Where there has been a -knowing use of perjured testimony, that fact will not ordinarily appear from the record made at the trial. The relevant evidence is therefore put before a trial court in some form of post-trial proceeding. (See, e.g., Napue v. Illinois, 360 U.S. 264, 3 L. ed. 2d 1217, (post-conviction hearing); Kyle v. United States, (2d cir. 1961) 297 F.2d 507, (motion under 28 USCA 2255); United States ex rel. Hamilton v. Maroney, (W.D. Pa. 1960) 184 F. Supp. 721, (habeas corpus) ; People v. Savvides, (1956) 1 N.Y.2d 554, 136 N.E.2d 853, (motion for new trial). In this case, however, the defendants’ claim has never been passed upon by any trial court, and the prosecution has had no opportunity to offer1 evidence to meet it.
It is hard to see how the two contradictory statements upon which the defendant relies can be so reconciled as to avoid the force of his contention. Nevertheless, we are of the opinion that the defendant’s contention is not now ripe for determination by this court, and that it should promptly be advanced in the criminal court of Cook County in a proceeding under the Post-Conviction Hearing Act. Ill. Rev. Stat. 1961, chap. 38, pars. 826-832.
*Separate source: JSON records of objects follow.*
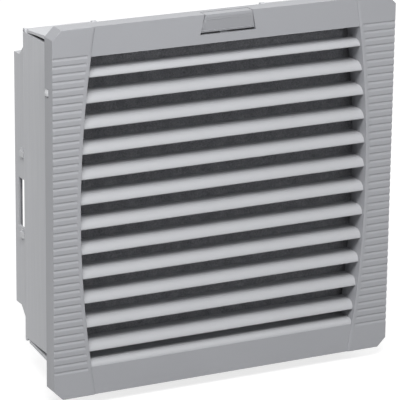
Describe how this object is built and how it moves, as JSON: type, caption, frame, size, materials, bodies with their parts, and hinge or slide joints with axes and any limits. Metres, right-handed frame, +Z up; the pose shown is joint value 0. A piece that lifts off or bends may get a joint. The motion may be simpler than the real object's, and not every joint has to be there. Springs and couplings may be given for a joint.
{
  "type": "enclosure exhaust filter",
  "caption": "Square snap-in exhaust filter for an enclosure wall: louvred hinged cover, fluted filter mat, housing with sprung flaps, gasket and rear hood.",
  "frame": {"origin": "centre of the square cut-out, in the outer face of the enclosure panel that the gasket seats on", "axes": "+X to the right seen from outside, +Y into the enclosure along the cut-out's axis, +Z up"},
  "size_m": [0.3228, 0.124, 0.32],
  "materials": {
    "cover_plastic": "fine satin",
    "louvre_plastic": "smooth satin",
    "housing_plastic": "moulded satin",
    "flap_plastic": "moulded satin",
    "hood_plastic": "moulded satin",
    "clip_plastic": "moulded satin",
    "catch_plastic": "moulded satin",
    "gasket_foam": "closed-cell foam",
    "filter_fibre": "loose fibre",
    "pin_steel": "drawn wire",
    "spring_steel": "rolled strip"
  },
  "bodies": {
    "housing": {"housing": "housing_plastic", "gasket": "gasket_foam", "side_catch_left": "catch_plastic", "side_catch_right": "catch_plastic", "filter_mat": "filter_fibre", "mat_support_grid": "housing_plastic", "flap_rod_top": "pin_steel", "flap_rod_bottom": "pin_steel", "leaf_spring_top_left": "spring_steel", "leaf_spring_top_right": "spring_steel", "leaf_spring_bottom_left": "spring_steel", "leaf_spring_bottom_right": "spring_steel", "rear_hood": "hood_plastic", "hood_clip_left_upper": "clip_plastic", "hood_clip_left_lower": "clip_plastic", "hood_clip_right_upper": "clip_plastic", "hood_clip_right_lower": "clip_plastic"},
    "cover": {"cover_frame": "cover_plastic", "left_ribbed_panel": "cover_plastic", "right_ribbed_panel": "cover_plastic", "louvre_01": "louvre_plastic", "louvre_02": "louvre_plastic", "louvre_03": "louvre_plastic", "louvre_04": "louvre_plastic", "louvre_05": "louvre_plastic", "louvre_06": "louvre_plastic", "louvre_07": "louvre_plastic", "louvre_08": "louvre_plastic", "louvre_09": "louvre_plastic", "louvre_10": "louvre_plastic", "louvre_11": "louvre_plastic", "louvre_12": "louvre_plastic", "latch_pin": "pin_steel", "latch_spring": "spring_steel", "hinge_pin_left": "pin_steel", "hinge_pin_right": "pin_steel"},
    "latch": {"release_latch": "cover_plastic"},
    "flap_top_left": {"snap_flap_top_left": "flap_plastic"},
    "flap_top_right": {"snap_flap_top_right": "flap_plastic"},
    "flap_bottom_left": {"snap_flap_bottom_left": "flap_plastic"},
    "flap_bottom_right": {"snap_flap_bottom_right": "flap_plastic"}
  },
  "joints": [
    {"name": "cover_hinge", "type": "hinge", "parent": "housing", "child": "cover", "pos_m": [0, -0.008, -0.156], "axis": [1, 0, 0], "range_deg": [0, 85]},
    {"name": "latch_pivot", "type": "hinge", "parent": "cover", "child": "latch", "pos_m": [0, -0.0134, 0.1534], "axis": [-1, 0, 0], "range_deg": [0, 10], "stiffness_Nm_per_rad": 0.03, "springref_deg": -17.19, "deforming": ["latch_spring"]},
    {"name": "flap_top_left_hinge", "type": "hinge", "parent": "housing", "child": "flap_top_left", "pos_m": [0, 0.075, 0.1368], "axis": [1, 0, 0], "range_deg": [0, 3.4], "stiffness_Nm_per_rad": 0.5, "springref_deg": -6.88, "deforming": ["leaf_spring_top_left"]},
    {"name": "flap_top_right_hinge", "type": "hinge", "parent": "housing", "child": "flap_top_right", "pos_m": [0, 0.075, 0.1368], "axis": [1, 0, 0], "range_deg": [0, 3.4], "stiffness_Nm_per_rad": 0.5, "springref_deg": -6.88, "deforming": ["leaf_spring_top_right"]},
    {"name": "flap_bottom_left_hinge", "type": "hinge", "parent": "housing", "child": "flap_bottom_left", "pos_m": [0, 0.075, -0.1368], "axis": [-1, 0, 0], "range_deg": [0, 3.4], "stiffness_Nm_per_rad": 0.5, "springref_deg": -6.88, "deforming": ["leaf_spring_bottom_left"]},
    {"name": "flap_bottom_right_hinge", "type": "hinge", "parent": "housing", "child": "flap_bottom_right", "pos_m": [0, 0.075, -0.1368], "axis": [-1, 0, 0], "range_deg": [0, 3.4], "stiffness_Nm_per_rad": 0.5, "springref_deg": -6.88, "deforming": ["leaf_spring_bottom_right"]}
  ]
}
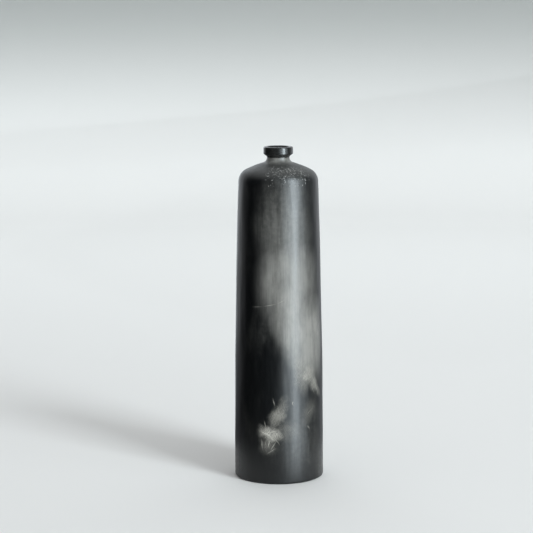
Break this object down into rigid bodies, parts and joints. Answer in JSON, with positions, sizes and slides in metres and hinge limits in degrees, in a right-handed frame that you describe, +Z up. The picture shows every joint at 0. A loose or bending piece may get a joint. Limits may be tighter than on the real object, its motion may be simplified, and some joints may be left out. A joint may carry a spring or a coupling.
{
  "type": "black clay bottle pot",
  "caption": "Tall hand-built bottle-shaped pot of burnished black clay, with a gently bowed body, a rounded shoulder, a short pinched neck and a flared lip.",
  "frame": {"origin": "on the pot's axis, in the plane of its flat foot", "axes": "+Z up along the pot's axis from the foot to the rim; the pot is round, and the burn mark and smoke cloud that face a viewer are on its -Y side"},
  "size_m": [0.1072, 0.1072, 0.4],
  "materials": {
    "burnished_clay": "satin",
    "smoked_clay": "matte"
  },
  "bodies": {
    "root": {"base_pan": "smoked_clay", "lower_wall": "burnished_clay", "middle_wall": "burnished_clay", "upper_wall": "burnished_clay", "shoulder_dome": "burnished_clay", "neck_collar": "burnished_clay", "lip_ring": "burnished_clay"}
  },
  "joints": []
}
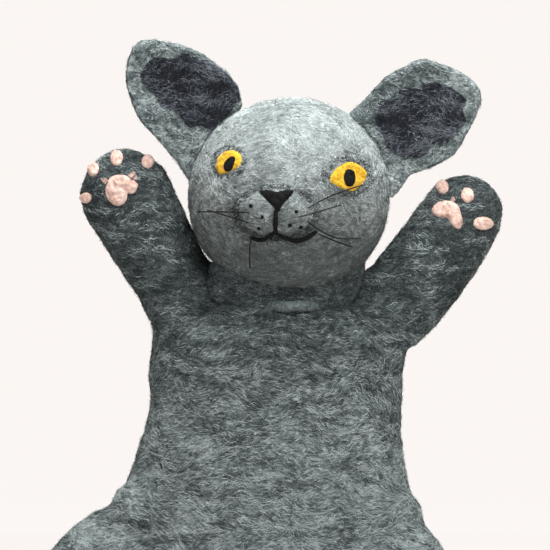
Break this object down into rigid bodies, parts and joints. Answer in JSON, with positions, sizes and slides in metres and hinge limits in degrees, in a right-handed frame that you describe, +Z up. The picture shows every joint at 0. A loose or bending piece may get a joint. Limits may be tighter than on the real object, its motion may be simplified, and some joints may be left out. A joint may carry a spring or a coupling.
{
  "type": "glove puppet",
  "caption": "Felted wool cat glove puppet with raised arms, a round stuffed head that nods and turns, big ears, yellow eyes and an open hem for a hand.",
  "frame": {"origin": "middle of the bounding box, on the surface that the hem rests on", "axes": "+Z up, -Y the way the face looks, +X towards the puppet's own left hand"},
  "size_m": [0.2529, 0.1319, 0.3224],
  "materials": {
    "grey_felt": "wet-felted wool, mottled blue-grey and green-grey, matt, hairy surface",
    "pale_grey_felt": "needle-felted wool, paler grey, matt, hairy surface",
    "dark_grey_felt": "thin layer of dark slate wool worked into the ear",
    "wool_stuffing": "raw carded wool, loosely packed",
    "pink_felt": "pale pink needle-felted wool, matt",
    "yellow_felt": "yellow needle-felted wool with orange flecks",
    "black_wool": "black wool yarn and stitches",
    "black_thread": "stiff waxed black thread"
  },
  "bodies": {
    "skirt": {"skirt_front": "grey_felt", "skirt_back": "grey_felt", "waist_fold": "grey_felt"},
    "chest": {"chest_front": "grey_felt", "chest_back": "grey_felt"},
    "neck": {"neck_tube": "grey_felt", "neck_collar": "grey_felt", "neck_fold": "grey_felt"},
    "head": {"head_shell": "pale_grey_felt", "head_stuffing": "wool_stuffing", "muzzle_pad": "pale_grey_felt", "right_ear": "grey_felt", "right_ear_lining": "dark_grey_felt", "left_ear": "grey_felt", "left_ear_lining": "dark_grey_felt", "right_iris": "yellow_felt", "right_pupil": "black_wool", "left_iris": "yellow_felt", "left_pupil": "black_wool", "nose": "black_wool", "philtrum_line": "black_wool", "right_mouth_line": "black_wool", "left_mouth_line": "black_wool", "right_whisker_dot_1": "black_wool", "right_whisker_dot_2": "black_wool", "right_whisker_dot_3": "black_wool", "left_whisker_dot_1": "black_wool", "left_whisker_dot_2": "black_wool", "left_whisker_dot_3": "black_wool", "right_whisker_1": "black_thread", "right_whisker_2": "black_thread", "chin_whisker": "black_thread", "left_whisker_1": "black_thread", "left_whisker_2": "black_thread", "left_whisker_3": "black_thread", "left_whisker_4": "black_thread"},
    "right_shoulder": {"right_shoulder_fold": "grey_felt"},
    "right_arm": {"right_arm_sleeve": "grey_felt", "right_paw_stuffing": "wool_stuffing", "right_palm_pad": "pink_felt", "right_toe_pad_1": "pink_felt", "right_toe_pad_2": "pink_felt", "right_toe_pad_3": "pink_felt", "right_side_pad": "pink_felt"},
    "left_shoulder": {"left_shoulder_fold": "grey_felt"},
    "left_arm": {"left_arm_sleeve": "grey_felt", "left_paw_stuffing": "wool_stuffing", "left_palm_pad": "pink_felt", "left_toe_pad_1": "pink_felt", "left_toe_pad_2": "pink_felt", "left_toe_pad_3": "pink_felt", "left_side_pad": "pink_felt"},
    "right_leg": {"right_leg_skin": "grey_felt", "right_leg_stuffing": "wool_stuffing"},
    "left_leg": {"left_leg_skin": "grey_felt", "left_leg_stuffing": "wool_stuffing"}
  },
  "joints": [
    {"name": "waist_bow", "type": "hinge", "parent": "skirt", "child": "chest", "pos_m": [0.0025, 0.01, 0.112], "axis": [1, 0, 0], "range_deg": [-10, 20], "deforming": ["waist_fold"]},
    {"name": "head_turn", "type": "hinge", "parent": "chest", "child": "neck", "pos_m": [0.0099, -0.002, 0.19], "axis": [0, 0, 1], "range_deg": [-20, 20]},
    {"name": "head_nod", "type": "hinge", "parent": "neck", "child": "head", "pos_m": [0.0099, -0.002, 0.211], "axis": [1, 0, 0], "range_deg": [-15, 20], "deforming": ["neck_fold"]},
    {"name": "right_arm_lower", "type": "hinge", "parent": "chest", "child": "right_shoulder", "pos_m": [-0.0435, 0.013, 0.167], "axis": [0, -1, 0], "range_deg": [0, 55]},
    {"name": "right_arm_fold", "type": "hinge", "parent": "right_shoulder", "child": "right_arm", "pos_m": [-0.0435, 0.013, 0.167], "axis": [0.8765, 0, 0.4814], "range_deg": [-10, 50]},
    {"name": "left_arm_lower", "type": "hinge", "parent": "chest", "child": "left_shoulder", "pos_m": [0.0535, 0.013, 0.162], "axis": [0, 1, 0], "range_deg": [0, 55]},
    {"name": "left_arm_fold", "type": "hinge", "parent": "left_shoulder", "child": "left_arm", "pos_m": [0.0535, 0.013, 0.162], "axis": [0.7948, 0, -0.6069], "range_deg": [-10, 50]},
    {"name": "right_leg_lift", "type": "hinge", "parent": "skirt", "child": "right_leg", "pos_m": [-0.0715, 0, 0.044], "axis": [-0.1644, 0.9864, 0], "range_deg": [0, 45]},
    {"name": "left_leg_lift", "type": "hinge", "parent": "skirt", "child": "left_leg", "pos_m": [0.0655, -0.004, 0.042], "axis": [-0.824, -0.5665, 0], "range_deg": [0, 45]}
  ]
}
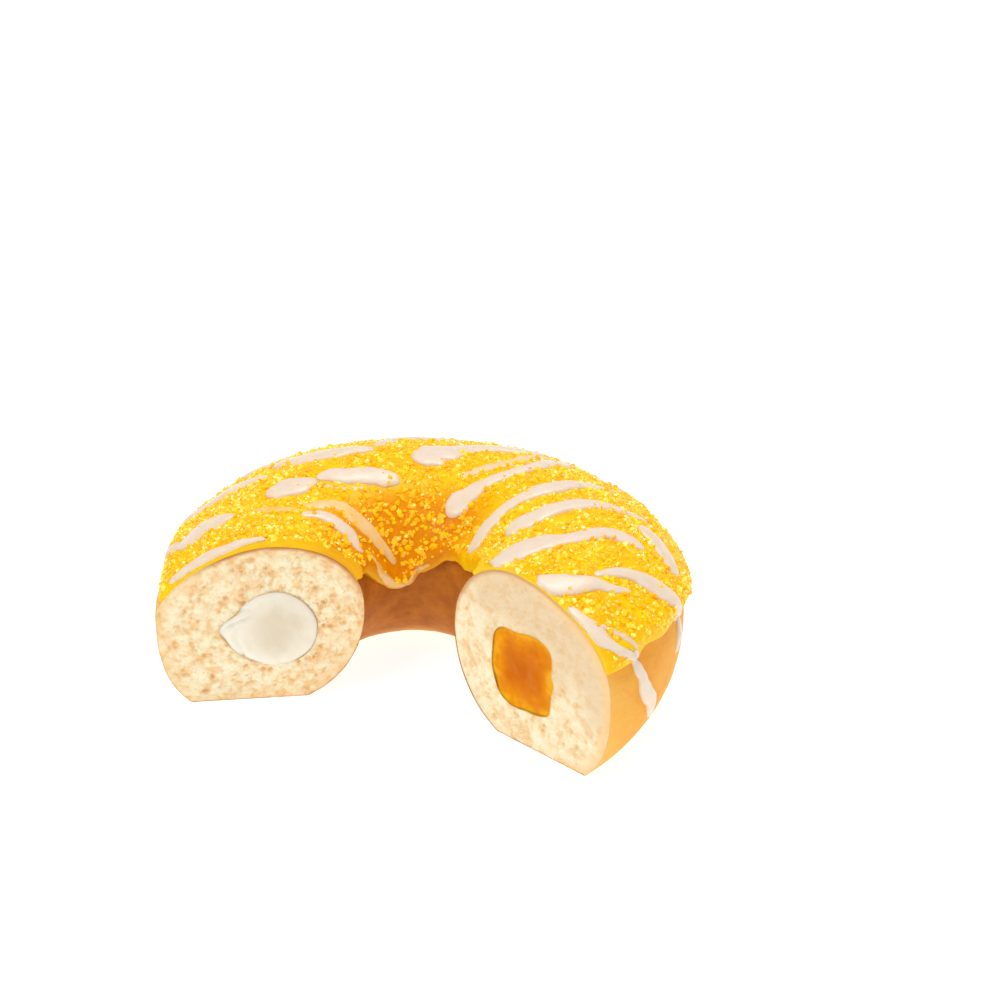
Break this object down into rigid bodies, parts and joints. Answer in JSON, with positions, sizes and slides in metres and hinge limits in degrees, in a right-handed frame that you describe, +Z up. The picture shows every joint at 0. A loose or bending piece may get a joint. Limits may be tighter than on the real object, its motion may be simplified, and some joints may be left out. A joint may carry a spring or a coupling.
{
  "type": "cut filled ring doughnut",
  "caption": "Cut ring doughnut with mango icing, poured white strands and sugar grains, showing cheesecake cream at one cut and mango filling at the other.",
  "frame": {"origin": "middle of the bounding box, on the surface that the doughnut lies on", "axes": "+Z up, the ring lying flat; the missing part of the ring faces -Y; +X towards the cut that shows the mango filling"},
  "size_m": [0.0891, 0.0634, 0.0342],
  "materials": {
    "crumb_and_crust": "pale open crumb at the cuts, golden fried crust outside",
    "mango_icing": "glossy mango yellow icing with yellow sugar grains and pinkish white strands",
    "cheesecake_cream": "smooth off-white cream with a soft sheen",
    "mango_filling": "wet, slightly see-through orange fruit filling"
  },
  "bodies": {
    "root": {"dough": "crumb_and_crust", "icing": "mango_icing", "cream_filling": "cheesecake_cream", "mango_filling": "mango_filling"}
  },
  "joints": []
}
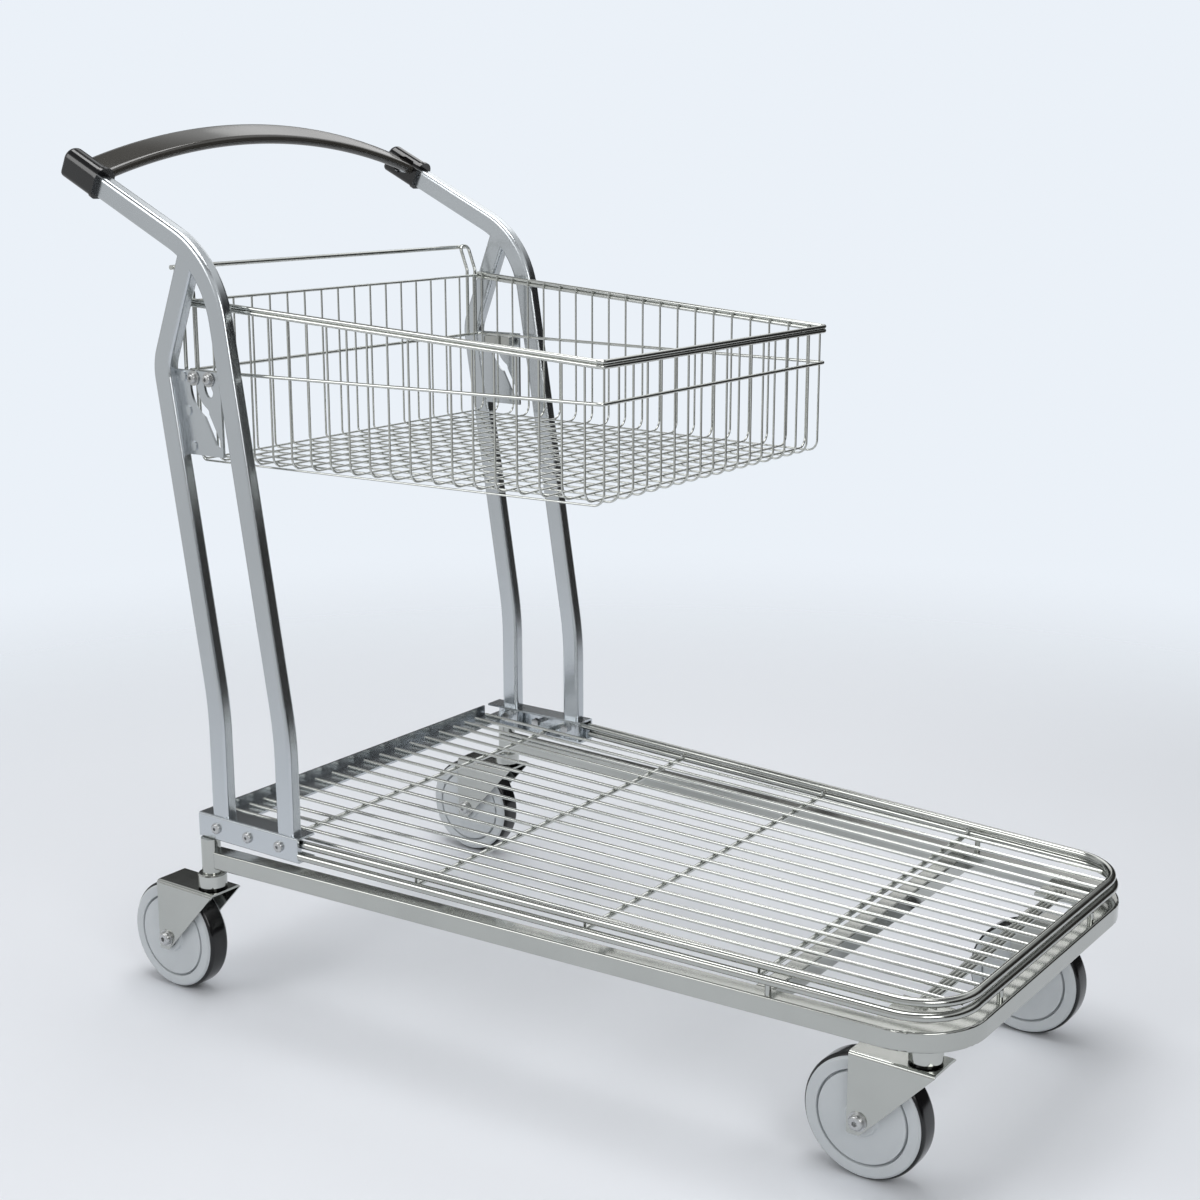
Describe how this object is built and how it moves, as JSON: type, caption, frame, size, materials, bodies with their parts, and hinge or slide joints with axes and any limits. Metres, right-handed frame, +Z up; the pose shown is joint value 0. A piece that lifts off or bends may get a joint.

At most, the defendant’s contention that he was entrapped into the commission of the offense presented a question of the credibility of the witnesses. If the testimony of the witnesses for the prosecution is believed, the narcotics agents did not use any abhorrent tactics, (cf. Sherman v. United States, 356 U.S. 369, 2 L. Ed. 2d 848; People v. Wilson, 24 Ill.2d 425,) or any means that were calculated to evoke a response from one who was not ready and willing *337to commit the offense. We see no reason to disturb the trial court’s appraisal of the testimony, and the judgment of the criminal court of Cook County is therefore affirmed.